4. Haute Route Pyrenees: Ibon de las Ranas, 25 July

I’d diverted from the main route of the HRP due to a forecast for thunderstorms. The guidebook mentioned great spots to camp near the lake, but a few hikers had already staked their claims by sitting on rucksacks. It soon turned out that there were great spots on the far shore too. The first thunderstorm broke with gusto. Another hiker and I waited for it to pass, sitting there in our waterproofs feeling cold in the sluicing rain, poles left a short distance away. After the fireworks were over, beautiful golden light caressed the mountains.

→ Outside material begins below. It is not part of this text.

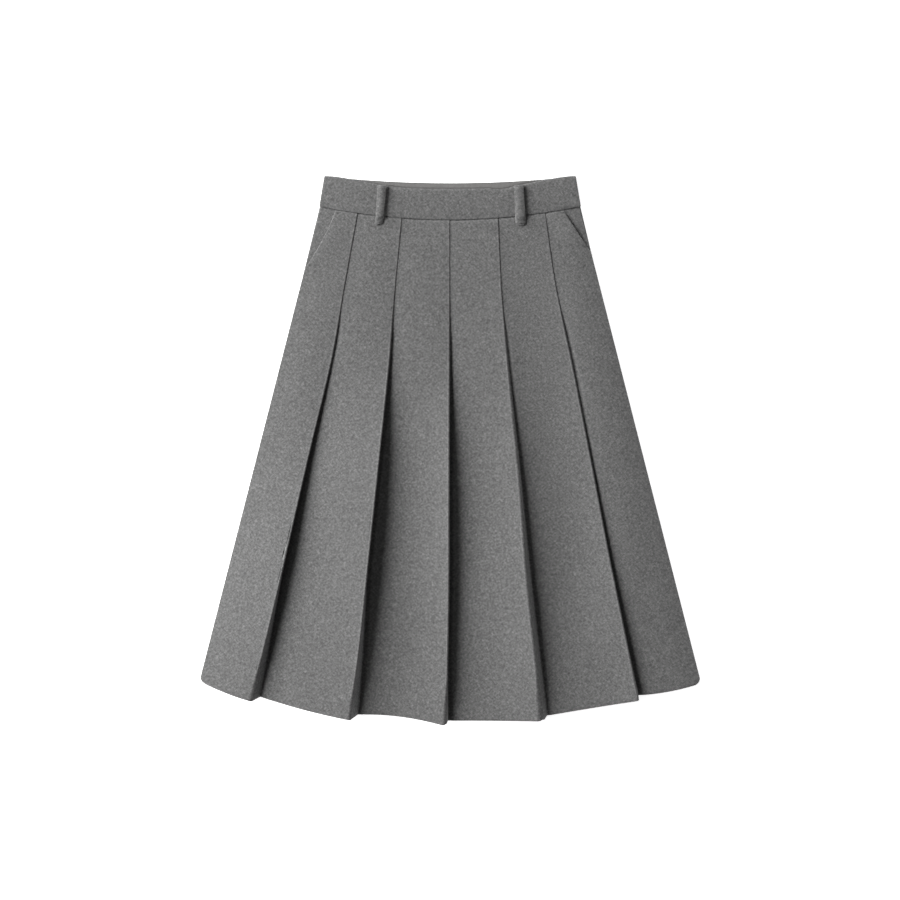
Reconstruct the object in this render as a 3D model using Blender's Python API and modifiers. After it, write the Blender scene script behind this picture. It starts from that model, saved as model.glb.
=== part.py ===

3. Haute Route Pyrenees: beneath Pic Carlit, 14 August

Beneath Pic Carlit there’s a vast wilderness of shattered rock and scree, but also a few exquisite places to pitch a tent. This tarn was home to small, ghost-like fish that glided through the waters and occasionally broke the surface to gulp at a midge. As I contemplated the silence around me, Pic Carlit glowed in the evening light show and I traced the route of the climb I’d tackle the next morning.

 2. Cape Wrath Trail: Assynt, 27 February

After several days of great weather, I found myself hiking through Assynt with Skye, the only other CWT thru-hiker I met on the trail this year. I decided to stop and pitch early when I found an elevated mossy spot that could hardly be more perfect. I spent about 14 hours at this spot, just watching and listening to the landscape.

1. Haute Route Pyrenees: Roques Blances, 16 August

The best camp of the HRP was only a few days from the end. With only one 2,000m peak left to climb, and limited time left in the high mountains, I found myself traversing a long ridge that connected together a series of flat grassy plateaus. I could pitch my tent almost anywhere, and the open spaces made for a pleasant change after weeks of more confined views in steeper terrain. After enjoying a vivid sunset and extensive starfields overnight, I woke in time to photograph the most colourful dawn I’d seen on the trail, with the moon shining down above the Belt of Venus.